The entire place was swathed in fake snow and plastic pine trees. The eerily cheerful greeters, always terrifying in their enthusiasm, were pushing lotions like ‘Sugar Plum’ and ‘Gingerbread House’. I’d stepped through a temporal vortex and straight into the heart of Christmas. What the hell?

Even my mom, who enjoys the holiday, was nonplussed. She asked one of the greeters (busy pushing some peppermint lip balm on my sister) why they were pretending it was a month later. Apparently that’s the new marketing tactic; Bath and Body Works is sooooo popular for detached, token gift giving to people you don’t really know but have to acknowledge that they’ve decided to make it easier by giving us more holiday shopping time! Isn’t that thoughtful? Don’t you just love it? Don’t you want to try a basketful of ‘Moonlit Garden’-scented products? Eh?

This upset my mom, whose favorite holiday is the fairly incorruptible Thanksgiving. Sure, it encourages gluttony and sloth, but at the heart it’s essentially a food and family holiday.

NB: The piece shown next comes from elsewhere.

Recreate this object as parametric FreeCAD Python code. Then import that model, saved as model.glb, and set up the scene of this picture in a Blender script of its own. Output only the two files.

That’s it. Non-denominational, really, and the most political you can get about it is toting it as celebrating the triumph of capitalism over communism. Aside from food though, you can’t really sell Thanksgiving. Halloween, either. That’s pretty much a candy and costumes holiday, straight through, with emphasis on debauchery and evil. Woo! But you can’t sell it.

It’s not just Bath and Body. Every store this season seems to be participating in this annoying trend of pushing Christmas earlier and earlier. And Hanukkah too, aka Christmas Lite. Crikey. Dollars to donuts says you’ll be hearing muzak carols before turkey time comes around.

What can you do? I, for one REFUSE to participate. If they’re going to try and shove it down my throat, I’m going to pretend it’s not there. I’ll celebrate Festivus, for one thing, and for another, I AM NOT BUYING ANYONE CHRISTMAS PRESENTS. That’s right. If you know me and are reading this, I’m not buying you squat. I would encourage reciprocation but I am, at heart, materialistic(stuff is so neat!).

Instead, I’m going to make you something. I don’t know what it is yet, and some hints would be nice, but I will craft you something loveable or interesting with my two little hands. Just let me know what you’d like. I’m proficient in knitting, sewing, crocheting, sculpting, dollmaking, haberdashery, jewelrymaking, carving, editing, metalworking, candlemaking, animating, collage, hairwork, molding, and puppet-making. I am not so adept at cooking, baking, or calligraphy, but if you insist I would prefer it to giving in to a giant marketing scam.

Happy Halloween, and may the Great Pumpkin find your patch most sincere.